If your spread keeps being “right” about the pressure in a situation and “wrong” about the exact event, you’re probably not misreading the cards. You’re asking them for the coin toss when they’re showing you the weather.

If your spread keeps being “right” about the pressure in a situation and “wrong” about the exact event, you’re probably not misreading the cards. You’re asking them for the coin toss when they’re showing you the weather.

Most of us know this in practice long before we have language for it. The Tower stalks a client for months, the job does not explode, but the marriage does. Or the marriage survives and their health collapses instead. The oracle was tracking a threshold; we insisted on a storyline.

This piece is an attempt to take that seriously: to treat divination as reading probability fields and attractor basins, not as naming a single future. Not as a softening of “fate” into “free will”, but as a structural shift in what we think we’re doing when we lay cards, cast charts, or throw sticks.

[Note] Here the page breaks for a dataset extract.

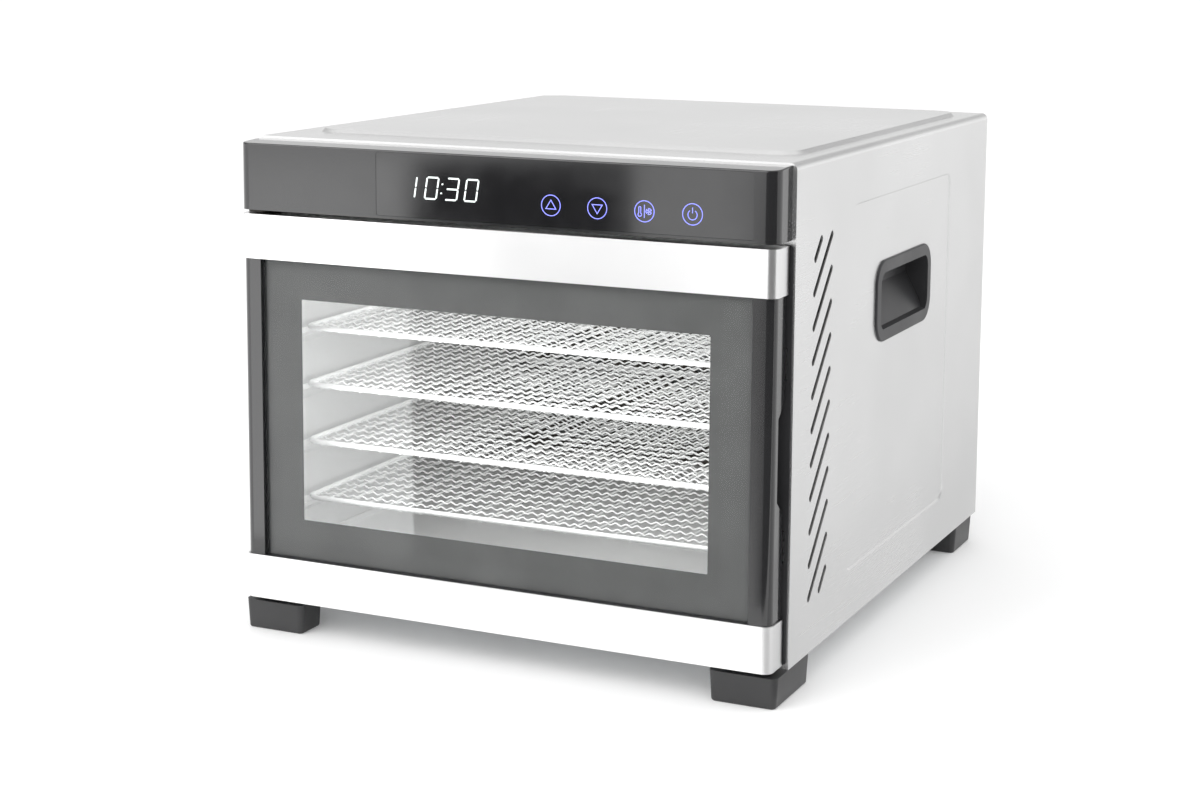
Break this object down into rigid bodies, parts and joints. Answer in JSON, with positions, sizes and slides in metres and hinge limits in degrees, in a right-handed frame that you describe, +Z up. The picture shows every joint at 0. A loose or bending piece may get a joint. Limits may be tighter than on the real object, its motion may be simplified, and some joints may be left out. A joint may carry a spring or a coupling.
{
  "type": "food dehydrator",
  "caption": "Front-loading cabinet food dehydrator: steel box on feet, hinged glass door with steel caps, sliding wire trays, touch control panel, rear fan and heater.",
  "frame": {"origin": "centre of the footprint on the surface that the feet stand on", "axes": "+X to the right seen from the front, +Y from the door to the fan housing, +Z up"},
  "size_m": [0.3464, 0.45, 0.302],
  "materials": {
    "brushed_steel": "fine satin brushing",
    "cap_steel": "bright brushed stainless",
    "liner_steel": "bright rolled stainless",
    "floor_steel": "brushed along the depth",
    "tray_wire": "polished stainless wire",
    "bright_steel": "zinc plated",
    "galvanised_sheet": "dull zinc coated sheet",
    "aluminium_sheet": "plain rolled",
    "motor_laminations": "oxidised laminations",
    "copper_winding": "enamelled copper",
    "brass": "plain turned",
    "heater_sheath": "heat blackened sheath",
    "dark_coated_sheet": "dark heat resistant coating",
    "gloss_black": "high gloss moulding",
    "display_glass": "dark polished panel",
    "black_moulding": "satin moulded",
    "dark_plastic": "plain moulded",
    "foot_rubber": "satin moulded rubber",
    "seal_rubber": "soft silicone",
    "border_print": "printed enamel",
    "circuit_board": "green solder mask",
    "clear_glass": "toughened",
    "display_light": "lit digits, emissive",
    "touch_light": "lit touch symbols, emissive"
  },
  "bodies": {
    "cabinet": {"outer_cover": "brushed_steel", "base_plate": "galvanised_sheet", "rear_panel": "galvanised_sheet", "rear_housing": "black_moulding", "front_foot_right": "foot_rubber", "front_foot_left": "foot_rubber", "rear_foot_right": "foot_rubber", "rear_foot_left": "foot_rubber", "front_frame": "black_moulding", "door_seal": "seal_rubber", "catch_plates": "bright_steel", "liner_right": "liner_steel", "liner_left": "liner_steel", "chamber_roof": "liner_steel", "chamber_floor": "floor_steel", "rear_baffle": "dark_coated_sheet", "spacers": "bright_steel", "motor_core": "motor_laminations", "motor_coil": "copper_winding", "motor_brackets": "galvanised_sheet", "motor_bearings": "brass", "heater_element": "heater_sheath", "heater_clips": "bright_steel", "thermal_cutout": "dark_plastic", "temperature_probe": "bright_steel", "power_inlet": "dark_plastic", "inlet_contacts": "brass", "control_housing": "gloss_black", "display_glass": "display_glass", "control_board": "circuit_board", "display_module": "dark_plastic", "touch_pads": "bright_steel", "power_board": "circuit_board", "handle_cup_right": "black_moulding", "handle_cup_left": "black_moulding", "hinge_brackets": "dark_coated_sheet", "hinge_pins": "bright_steel", "fasteners_foot": "bright_steel", "fasteners_rear": "bright_steel", "fasteners_inside": "bright_steel"},
    "door": {"door_top_bar": "cap_steel", "door_bottom_bar": "cap_steel", "door_rail_right": "gloss_black", "door_rail_left": "gloss_black", "door_glass": "clear_glass", "door_frame": "black_moulding", "door_magnets": "dark_plastic", "glass_border": "border_print", "hinge_bushes": "dark_plastic", "fasteners_door": "bright_steel"},
    "fan": {"impeller": "aluminium_sheet", "impeller_nut": "bright_steel", "fan_shaft": "bright_steel", "motor_rotor": "motor_laminations"},
    "tray_1_body": {"tray_1": "tray_wire"},
    "tray_2_body": {"tray_2": "tray_wire"},
    "tray_3_body": {"tray_3": "tray_wire"},
    "tray_4_body": {"tray_4": "tray_wire"},
    "tray_5_body": {"tray_5": "tray_wire"}
  },
  "joints": [
    {"name": "door_hinge", "type": "hinge", "parent": "cabinet", "child": "door", "pos_m": [-0.1655, -0.2125, 0.138], "axis": [0, 0, -1], "range_deg": [0, 110]},
    {"name": "fan_spin", "type": "hinge", "parent": "cabinet", "child": "fan", "pos_m": [0, 0.175, 0.149], "axis": [0, 1, 0], "continuous": true},
    {"name": "tray_1_slide", "type": "slide", "parent": "cabinet", "child": "tray_1_body", "axis": [0, -1, 0], "range_m": [0, 0.0751]},
    {"name": "tray_2_slide", "type": "slide", "parent": "cabinet", "child": "tray_2_body", "axis": [0, -1, 0], "range_m": [0, 0.0751]},
    {"name": "tray_3_slide", "type": "slide", "parent": "cabinet", "child": "tray_3_body", "axis": [0, -1, 0], "range_m": [0, 0.0751]},
    {"name": "tray_4_slide", "type": "slide", "parent": "cabinet", "child": "tray_4_body", "axis": [0, -1, 0], "range_m": [0, 0.0751]},
    {"name": "tray_5_slide", "type": "slide", "parent": "cabinet", "child": "tray_5_body", "axis": [0, -1, 0], "range_m": [0, 0.0751]}
  ],
  "couplings": [
    {"joint": "tray_1_slide", "follows": "door_hinge", "m_per_rad": 0.039},
    {"joint": "tray_2_slide", "follows": "door_hinge", "m_per_rad": 0.039},
    {"joint": "tray_3_slide", "follows": "door_hinge", "m_per_rad": 0.039},
    {"joint": "tray_4_slide", "follows": "door_hinge", "m_per_rad": 0.039},
    {"joint": "tray_5_slide", "follows": "door_hinge", "m_per_rad": 0.039}
  ]
}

From “line of fate” to attractor basin

Traditional horary and geomancy already behave as if they’re reading fields rather than certainties.

“Will I get the job?” is not answered by a single symbol. It’s answered by a configuration: significators, aspects, reception, prohibition, perfection or its denial. A chart can be “radical” or not, which is really a question of whether the symbolic configuration fits the question’s field. And the classic judgements — perfection, frustration, collection of light — are about whether the situation is already sliding into a basin of “yes”, stuck in “no”, or hovering near a boundary.

In dynamical-systems language, a basin of attraction is a region of state-space where many different starting conditions all tend to end up in the same qualitative pattern, while a bifurcation is the point where a small nudge sends the system into a different basin altogether.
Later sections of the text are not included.